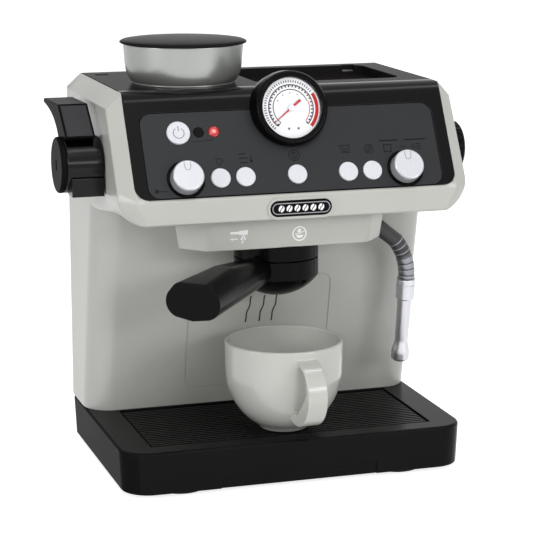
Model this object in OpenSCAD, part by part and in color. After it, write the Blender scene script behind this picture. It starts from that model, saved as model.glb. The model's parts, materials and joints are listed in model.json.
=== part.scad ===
// Toy espresso machine with a drip base, raked column, leaning control panel,
// bean hopper, portafilter, steam wand, side lever, side knob and a cup.
// X points right, Y points back and Z points up. All lengths are millimetres.

/* [Base] */
// Width of the base, column and hood
base_w = 215; // [205:1:235]
// Depth of the base from front to back
base_d = 143; // [138:1:160]
// Height of the base wall without the feet
base_h = 25.6; // [24:0.2:32]
// Radius of the upright front corners of the base
base_corner_r = 17; // [8:1:20]
// Radius of the upright rear corners of the base
base_back_r = 4; // [3:0.5:8]
// Radius of the rounded top edge of the base
base_edge_r = 1.8; // [1:0.1:3]
// Draft of the base's sides: how much narrower each is at the bottom
base_draft = 1.2; // [0:0.1:2]
// Wall thickness of the base
base_wall = 2.4; // [2:0.1:3]
// Thickness of the base deck under the drip grille
deck_t = 2; // [1.6:0.1:3]
// Width of the finger grip in the front wall
grip_w = 98; // [60:1:120]
// Height of the finger grip
grip_h = 7.5; // [5:0.5:10]
// Depth of the finger grip
grip_d = 1; // [0.5:0.1:1.4]
// Thickness of the bottom cover
cover_t = 2.2; // [1.8:0.1:3]

/* [Feet] */
// Diameter of a foot
foot_dia = 32; // [20:1:34]
// Height of a foot
foot_h = 3; // [2:0.5:6]
// Distance of a foot's centre from the middle plane
foot_x = 69; // [60:1:78]
// Distance of a foot's centre from the base's middle, front to back
foot_y = 50; // [40:0.5:51]

/* [Drip grille] */
// Half width of the drip grille
grille_hw = 88.5; // [70:0.5:92]
// Distance from the base's front edge to the grille
grille_front = 13.5; // [10:0.5:20]
// Gap between the grille's back edge and the column
grille_back_gap = 2; // [1:0.5:6]
// Depth of the recess that holds the grille
grille_depth = 2.2; // [1.8:0.1:3]
// Thickness of the grille plate under its ribs
grille_plate_t = 0.8; // [0.6:0.1:1.2]
// Height of a grille rib
grille_rib_h = 0.8; // [0.4:0.1:1]
// Width of a grille rib
grille_rib_w = 2; // [1:0.1:3]
// Distance between grille ribs
grille_pitch = 3.6; // [3:0.1:5]

/* [Column] */
// Distance of the column's front from the base's front edge, at deck level
column_setback = 96; // [90:1:110]
// Lean of the column's front towards the user, in degrees
column_rake = 12; // [0:0.5:14]
// Radius of the column's upright front corners
column_corner_r = 17; // [8:1:20]
// Wall thickness of the column and hood
shell_t = 2.6; // [2:0.1:3.2]
// Half width of the line moulded in the column's front
line_hw = 46.6; // [30:0.1:60]
// Height of the moulded line's lower edge above the deck
line_z = 11; // [6:0.5:20]
// Height of the moulded outline along the slope
line_h = 75; // [60:1:90]
// Corner radius of the moulded outline
line_r = 8; // [4:0.5:14]
// Width of the moulded line
line_t = 1; // [0.6:0.1:2]
// Depth of the moulded line
line_d = 0.5; // [0.3:0.1:1]

/* [Hood] */
// Height of the hood's underside above the deck
hood_z = 134; // [130:0.5:145]
// Distance of the hood's front from the base's front edge
hood_setback = 1; // [0:0.5:6]
// Height of the front band under the panel
band_h = 15.7; // [12:0.1:20]
// Lean of the control panel from upright, in degrees
panel_lean = 28.7; // [20:0.1:35]
// Length of the control panel along its slope
panel_len = 66.4; // [60:0.1:72]
// Width of the slanted strip on each side of the panel
strip_w = 9; // [6:0.5:12]
// Height of the slanted strip along the hood's top
strip_drop = 8.1; // [5:0.1:10]
// Distance of the side ridge behind the panel's face
ridge_set = 6.1; // [4:0.1:8]
// Radius of the hood's rounded edges
hood_edge_r = 2; // [1:0.1:3]
// How far the hood's lower front corners are drawn in
hood_corner = 5; // [0:0.5:8]
// Thickness of the rear cover
rear_t = 2.4; // [2:0.1:3]

/* [Control panel] */
// Thickness of the control panel and the top tray
panel_t = 3; // [2.6:0.1:3.6]
// Radius of the panel's lower corners
panel_corner_r = 8; // [4:0.5:12]
// Radius of the roll between the panel and the top
roll_r = 12; // [8:0.5:14]
// Length of the panel's flat top lip behind the roll
lip_d = 4; // [3:0.5:8]
// Half width of the inlay plate
inlay_hw = 90.3; // [88:0.1:94]
// Distance of the inlay's lower edge from the panel's lower edge
inlay_v = 0.9; // [0.6:0.1:1.2]
// Height of the inlay plate along the slope
inlay_h = 52; // [50:0.5:54]
// Corner radius of the inlay plate
inlay_r = 7; // [4:0.5:10]
// Thickness of the inlay plate
inlay_t = 1; // [0.6:0.1:1.4]

/* [Buttons] */
// Diameter of a small push button
button_dia = 11.7; // [10:0.1:13]
// Diameter of the power button
power_dia = 14; // [12:0.1:16]
// Height of a button's face above the panel's face
button_proud = 1; // [0.8:0.1:2]
// Travel of a button
button_travel = 1.5; // [1:0.1:2]
// Thickness of the flange that keeps a button in
flange_t = 1.2; // [0.8:0.1:2]
// Height of the button row above the panel's lower edge
button_v = 11.6; // [10.5:0.1:16]
// Distance of the inner buttons from the middle
button_x1 = 31.6; // [28:0.1:34]
// Distance of the outer buttons from the middle
button_x2 = 46.7; // [45:0.1:52]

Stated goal
Set down every line of the listing above again, exactly as given.

Answer in full
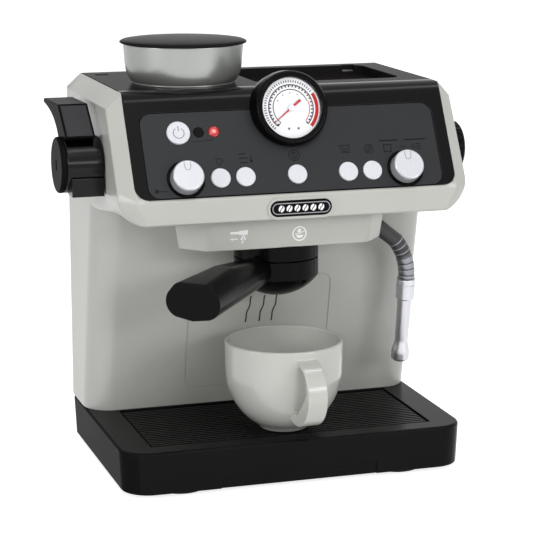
Model this object in OpenSCAD, part by part and in color. After it, write the Blender scene script behind this picture. It starts from that model, saved as model.glb. The model's parts, materials and joints are listed in model.json.
=== part.scad ===
// Toy espresso machine with a drip base, raked column, leaning control panel,
// bean hopper, portafilter, steam wand, side lever, side knob and a cup.
// X points right, Y points back and Z points up. All lengths are millimetres.

/* [Base] */
// Width of the base, column and hood
base_w = 215; // [205:1:235]
// Depth of the base from front to back
base_d = 143; // [138:1:160]
// Height of the base wall without the feet
base_h = 25.6; // [24:0.2:32]
// Radius of the upright front corners of the base
base_corner_r = 17; // [8:1:20]
// Radius of the upright rear corners of the base
base_back_r = 4; // [3:0.5:8]
// Radius of the rounded top edge of the base
base_edge_r = 1.8; // [1:0.1:3]
// Draft of the base's sides: how much narrower each is at the bottom
base_draft = 1.2; // [0:0.1:2]
// Wall thickness of the base
base_wall = 2.4; // [2:0.1:3]
// Thickness of the base deck under the drip grille
deck_t = 2; // [1.6:0.1:3]
// Width of the finger grip in the front wall
grip_w = 98; // [60:1:120]
// Height of the finger grip
grip_h = 7.5; // [5:0.5:10]
// Depth of the finger grip
grip_d = 1; // [0.5:0.1:1.4]
// Thickness of the bottom cover
cover_t = 2.2; // [1.8:0.1:3]

/* [Feet] */
// Diameter of a foot
foot_dia = 32; // [20:1:34]
// Height of a foot
foot_h = 3; // [2:0.5:6]
// Distance of a foot's centre from the middle plane
foot_x = 69; // [60:1:78]
// Distance of a foot's centre from the base's middle, front to back
foot_y = 50; // [40:0.5:51]

/* [Drip grille] */
// Half width of the drip grille
grille_hw = 88.5; // [70:0.5:92]
// Distance from the base's front edge to the grille
grille_front = 13.5; // [10:0.5:20]
// Gap between the grille's back edge and the column
grille_back_gap = 2; // [1:0.5:6]
// Depth of the recess that holds the grille
grille_depth = 2.2; // [1.8:0.1:3]
// Thickness of the grille plate under its ribs
grille_plate_t = 0.8; // [0.6:0.1:1.2]
// Height of a grille rib
grille_rib_h = 0.8; // [0.4:0.1:1]
// Width of a grille rib
grille_rib_w = 2; // [1:0.1:3]
// Distance between grille ribs
grille_pitch = 3.6; // [3:0.1:5]

/* [Column] */
// Distance of the column's front from the base's front edge, at deck level
column_setback = 96; // [90:1:110]
// Lean of the column's front towards the user, in degrees
column_rake = 12; // [0:0.5:14]
// Radius of the column's upright front corners
column_corner_r = 17; // [8:1:20]
// Wall thickness of the column and hood
shell_t = 2.6; // [2:0.1:3.2]
// Half width of the line moulded in the column's front
line_hw = 46.6; // [30:0.1:60]
// Height of the moulded line's lower edge above the deck
line_z = 11; // [6:0.5:20]
// Height of the moulded outline along the slope
line_h = 75; // [60:1:90]
// Corner radius of the moulded outline
line_r = 8; // [4:0.5:14]
// Width of the moulded line
line_t = 1; // [0.6:0.1:2]
// Depth of the moulded line
line_d = 0.5; // [0.3:0.1:1]

/* [Hood] */
// Height of the hood's underside above the deck
hood_z = 134; // [130:0.5:145]
// Distance of the hood's front from the base's front edge
hood_setback = 1; // [0:0.5:6]
// Height of the front band under the panel
band_h = 15.7; // [12:0.1:20]
// Lean of the control panel from upright, in degrees
panel_lean = 28.7; // [20:0.1:35]
// Length of the control panel along its slope
panel_len = 66.4; // [60:0.1:72]
// Width of the slanted strip on each side of the panel
strip_w = 9; // [6:0.5:12]
// Height of the slanted strip along the hood's top
strip_drop = 8.1; // [5:0.1:10]
// Distance of the side ridge behind the panel's face
ridge_set = 6.1; // [4:0.1:8]
// Radius of the hood's rounded edges
hood_edge_r = 2; // [1:0.1:3]
// How far the hood's lower front corners are drawn in
hood_corner = 5; // [0:0.5:8]
// Thickness of the rear cover
rear_t = 2.4; // [2:0.1:3]

/* [Control panel] */
// Thickness of the control panel and the top tray
panel_t = 3; // [2.6:0.1:3.6]
// Radius of the panel's lower corners
panel_corner_r = 8; // [4:0.5:12]
// Radius of the roll between the panel and the top
roll_r = 12; // [8:0.5:14]
// Length of the panel's flat top lip behind the roll
lip_d = 4; // [3:0.5:8]
// Half width of the inlay plate
inlay_hw = 90.3; // [88:0.1:94]
// Distance of the inlay's lower edge from the panel's lower edge
inlay_v = 0.9; // [0.6:0.1:1.2]
// Height of the inlay plate along the slope
inlay_h = 52; // [50:0.5:54]
// Corner radius of the inlay plate
inlay_r = 7; // [4:0.5:10]
// Thickness of the inlay plate
inlay_t = 1; // [0.6:0.1:1.4]

/* [Buttons] */
// Diameter of a small push button
button_dia = 11.7; // [10:0.1:13]
// Diameter of the power button
power_dia = 14; // [12:0.1:16]
// Height of a button's face above the panel's face
button_proud = 1; // [0.8:0.1:2]
// Travel of a button
button_travel = 1.5; // [1:0.1:2]
// Thickness of the flange that keeps a button in
flange_t = 1.2; // [0.8:0.1:2]
// Height of the button row above the panel's lower edge
button_v = 11.6; // [10.5:0.1:16]
// Distance of the inner buttons from the middle
button_x1 = 31.6; // [28:0.1:34]
// Distance of the outer buttons from the middle
button_x2 = 46.7; // [45:0.1:52]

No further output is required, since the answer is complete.